● **TASK GOAL**
Gather each line of the entries below that includes "picture".

● **THE INPUT**
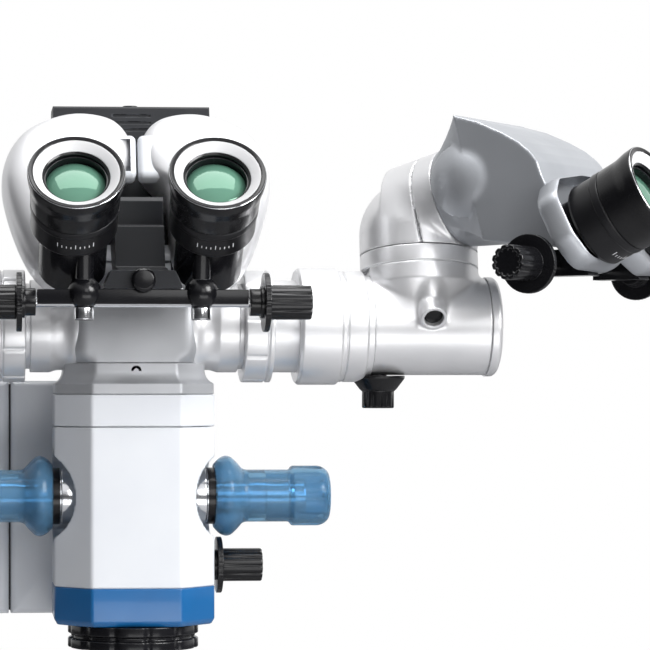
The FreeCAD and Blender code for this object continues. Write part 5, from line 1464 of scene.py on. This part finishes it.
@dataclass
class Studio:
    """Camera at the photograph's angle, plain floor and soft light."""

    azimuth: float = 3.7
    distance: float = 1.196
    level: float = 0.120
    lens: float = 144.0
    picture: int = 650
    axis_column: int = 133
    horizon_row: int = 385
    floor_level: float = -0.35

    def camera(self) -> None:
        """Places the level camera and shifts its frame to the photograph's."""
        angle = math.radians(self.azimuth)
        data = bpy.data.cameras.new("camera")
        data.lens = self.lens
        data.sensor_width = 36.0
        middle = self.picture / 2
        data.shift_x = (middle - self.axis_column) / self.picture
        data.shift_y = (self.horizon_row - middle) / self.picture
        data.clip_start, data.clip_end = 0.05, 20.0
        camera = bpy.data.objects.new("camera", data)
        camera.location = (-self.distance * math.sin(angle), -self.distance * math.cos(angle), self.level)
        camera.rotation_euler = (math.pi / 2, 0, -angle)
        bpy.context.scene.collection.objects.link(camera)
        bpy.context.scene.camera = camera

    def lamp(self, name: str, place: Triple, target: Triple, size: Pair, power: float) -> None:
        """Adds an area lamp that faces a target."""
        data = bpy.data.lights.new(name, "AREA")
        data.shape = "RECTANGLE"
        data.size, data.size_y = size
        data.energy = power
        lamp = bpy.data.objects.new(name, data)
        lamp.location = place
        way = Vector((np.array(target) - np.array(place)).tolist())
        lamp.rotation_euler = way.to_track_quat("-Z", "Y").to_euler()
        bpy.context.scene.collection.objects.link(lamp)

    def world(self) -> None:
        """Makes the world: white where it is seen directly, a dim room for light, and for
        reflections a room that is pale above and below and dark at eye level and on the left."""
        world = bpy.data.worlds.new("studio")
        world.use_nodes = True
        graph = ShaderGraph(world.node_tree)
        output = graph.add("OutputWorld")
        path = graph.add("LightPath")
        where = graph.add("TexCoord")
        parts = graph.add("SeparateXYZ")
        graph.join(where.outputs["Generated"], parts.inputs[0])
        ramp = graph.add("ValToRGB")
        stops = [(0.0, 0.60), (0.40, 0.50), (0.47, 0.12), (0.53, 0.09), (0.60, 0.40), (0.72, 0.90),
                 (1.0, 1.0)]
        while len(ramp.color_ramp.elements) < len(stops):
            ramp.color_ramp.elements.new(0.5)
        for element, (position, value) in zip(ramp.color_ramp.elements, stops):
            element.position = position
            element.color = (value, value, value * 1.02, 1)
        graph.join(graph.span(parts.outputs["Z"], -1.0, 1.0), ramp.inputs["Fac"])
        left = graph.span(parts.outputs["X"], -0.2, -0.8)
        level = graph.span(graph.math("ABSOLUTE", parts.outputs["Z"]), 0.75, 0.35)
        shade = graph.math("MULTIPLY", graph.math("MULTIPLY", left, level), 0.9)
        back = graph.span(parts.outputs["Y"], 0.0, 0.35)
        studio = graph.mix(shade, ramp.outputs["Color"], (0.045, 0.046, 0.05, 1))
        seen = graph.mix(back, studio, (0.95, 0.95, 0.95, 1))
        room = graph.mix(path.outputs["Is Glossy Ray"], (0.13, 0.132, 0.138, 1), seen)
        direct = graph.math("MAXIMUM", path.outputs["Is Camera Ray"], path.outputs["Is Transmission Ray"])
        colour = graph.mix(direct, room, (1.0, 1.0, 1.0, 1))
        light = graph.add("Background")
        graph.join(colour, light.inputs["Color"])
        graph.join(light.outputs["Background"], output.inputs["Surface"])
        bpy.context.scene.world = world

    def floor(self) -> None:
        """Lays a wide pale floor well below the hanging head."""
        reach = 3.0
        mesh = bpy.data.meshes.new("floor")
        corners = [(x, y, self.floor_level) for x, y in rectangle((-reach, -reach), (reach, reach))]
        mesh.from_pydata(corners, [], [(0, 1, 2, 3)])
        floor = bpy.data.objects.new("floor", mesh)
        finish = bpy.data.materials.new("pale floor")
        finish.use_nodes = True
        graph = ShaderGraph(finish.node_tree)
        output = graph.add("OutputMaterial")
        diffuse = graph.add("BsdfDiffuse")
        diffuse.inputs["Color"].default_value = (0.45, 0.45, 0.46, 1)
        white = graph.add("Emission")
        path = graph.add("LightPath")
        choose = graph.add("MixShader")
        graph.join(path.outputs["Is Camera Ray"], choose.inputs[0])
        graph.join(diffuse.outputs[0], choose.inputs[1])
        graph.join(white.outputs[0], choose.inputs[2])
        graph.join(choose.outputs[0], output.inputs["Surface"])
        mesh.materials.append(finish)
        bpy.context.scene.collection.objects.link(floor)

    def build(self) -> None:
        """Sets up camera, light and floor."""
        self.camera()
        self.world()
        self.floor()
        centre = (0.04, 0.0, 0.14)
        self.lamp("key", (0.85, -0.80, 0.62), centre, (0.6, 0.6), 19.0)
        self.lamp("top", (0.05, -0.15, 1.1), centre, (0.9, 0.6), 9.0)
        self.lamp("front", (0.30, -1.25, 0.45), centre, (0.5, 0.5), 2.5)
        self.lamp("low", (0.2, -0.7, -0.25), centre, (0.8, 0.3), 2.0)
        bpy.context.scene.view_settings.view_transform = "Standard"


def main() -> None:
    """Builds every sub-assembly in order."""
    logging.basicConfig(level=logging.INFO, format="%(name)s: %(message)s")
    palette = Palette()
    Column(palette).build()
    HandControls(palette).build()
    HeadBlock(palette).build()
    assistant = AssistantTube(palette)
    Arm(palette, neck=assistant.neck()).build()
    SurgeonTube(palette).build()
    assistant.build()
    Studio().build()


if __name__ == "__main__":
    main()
...
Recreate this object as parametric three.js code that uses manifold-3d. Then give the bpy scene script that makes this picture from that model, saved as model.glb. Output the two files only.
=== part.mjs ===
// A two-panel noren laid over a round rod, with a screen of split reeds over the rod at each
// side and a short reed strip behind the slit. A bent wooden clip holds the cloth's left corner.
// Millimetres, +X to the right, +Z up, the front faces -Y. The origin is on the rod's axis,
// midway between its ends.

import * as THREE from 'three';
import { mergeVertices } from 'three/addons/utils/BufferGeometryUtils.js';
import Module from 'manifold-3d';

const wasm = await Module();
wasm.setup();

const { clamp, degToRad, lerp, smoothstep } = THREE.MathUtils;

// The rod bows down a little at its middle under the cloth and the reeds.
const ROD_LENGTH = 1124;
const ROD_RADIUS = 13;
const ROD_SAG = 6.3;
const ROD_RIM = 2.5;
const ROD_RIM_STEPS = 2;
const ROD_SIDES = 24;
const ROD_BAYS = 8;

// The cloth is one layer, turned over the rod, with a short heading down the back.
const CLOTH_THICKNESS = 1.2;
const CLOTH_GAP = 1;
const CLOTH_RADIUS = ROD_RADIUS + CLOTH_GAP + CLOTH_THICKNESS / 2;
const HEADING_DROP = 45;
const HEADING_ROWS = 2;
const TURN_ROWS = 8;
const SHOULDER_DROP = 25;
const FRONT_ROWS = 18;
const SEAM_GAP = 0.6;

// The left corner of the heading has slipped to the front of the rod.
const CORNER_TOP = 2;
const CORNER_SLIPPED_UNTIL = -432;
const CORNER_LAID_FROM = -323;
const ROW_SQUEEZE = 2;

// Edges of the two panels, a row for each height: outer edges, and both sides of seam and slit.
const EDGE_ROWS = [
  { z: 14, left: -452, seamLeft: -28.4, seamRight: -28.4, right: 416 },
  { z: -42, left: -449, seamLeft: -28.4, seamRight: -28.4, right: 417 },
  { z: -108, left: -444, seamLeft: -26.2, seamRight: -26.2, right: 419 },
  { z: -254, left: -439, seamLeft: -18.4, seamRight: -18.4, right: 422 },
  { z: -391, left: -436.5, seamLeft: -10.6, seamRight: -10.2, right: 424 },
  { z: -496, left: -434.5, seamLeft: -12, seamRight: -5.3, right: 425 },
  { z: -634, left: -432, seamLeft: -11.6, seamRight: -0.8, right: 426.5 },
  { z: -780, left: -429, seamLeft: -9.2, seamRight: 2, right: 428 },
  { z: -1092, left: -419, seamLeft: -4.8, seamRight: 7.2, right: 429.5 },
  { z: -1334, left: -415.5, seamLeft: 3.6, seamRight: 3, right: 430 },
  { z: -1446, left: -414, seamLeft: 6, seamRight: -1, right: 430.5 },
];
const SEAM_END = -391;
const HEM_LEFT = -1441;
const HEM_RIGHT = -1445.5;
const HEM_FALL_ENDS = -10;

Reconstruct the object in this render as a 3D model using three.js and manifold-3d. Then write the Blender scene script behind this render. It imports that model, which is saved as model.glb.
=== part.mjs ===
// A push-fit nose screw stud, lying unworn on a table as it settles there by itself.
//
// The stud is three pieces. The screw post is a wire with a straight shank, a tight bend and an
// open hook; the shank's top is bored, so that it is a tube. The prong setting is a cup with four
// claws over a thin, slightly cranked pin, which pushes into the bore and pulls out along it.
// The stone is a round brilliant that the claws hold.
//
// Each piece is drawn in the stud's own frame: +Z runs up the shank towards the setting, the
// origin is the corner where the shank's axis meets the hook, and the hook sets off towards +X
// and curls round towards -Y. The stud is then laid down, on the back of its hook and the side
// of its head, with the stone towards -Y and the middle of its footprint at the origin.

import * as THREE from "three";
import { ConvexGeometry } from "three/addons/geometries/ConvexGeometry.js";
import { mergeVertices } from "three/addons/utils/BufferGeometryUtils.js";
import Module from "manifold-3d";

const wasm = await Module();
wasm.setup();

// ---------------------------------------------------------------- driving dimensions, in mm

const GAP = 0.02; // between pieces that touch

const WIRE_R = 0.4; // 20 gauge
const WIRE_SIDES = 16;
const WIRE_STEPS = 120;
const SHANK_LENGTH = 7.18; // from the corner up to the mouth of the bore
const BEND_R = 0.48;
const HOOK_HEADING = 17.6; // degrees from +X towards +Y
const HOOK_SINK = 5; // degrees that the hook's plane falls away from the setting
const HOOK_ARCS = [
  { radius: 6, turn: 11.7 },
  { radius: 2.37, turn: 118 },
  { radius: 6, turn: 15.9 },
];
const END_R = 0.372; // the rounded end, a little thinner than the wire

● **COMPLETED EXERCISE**
    picture: int = 650
        middle = self.picture / 2
        data.shift_x = (middle - self.axis_column) / self.picture
        data.shift_y = (self.horizon_row - middle) / self.picture
Recreate this object as parametric three.js code that uses manifold-3d. Then give the bpy scene script that makes this picture from that model, saved as model.glb. Output the two files only.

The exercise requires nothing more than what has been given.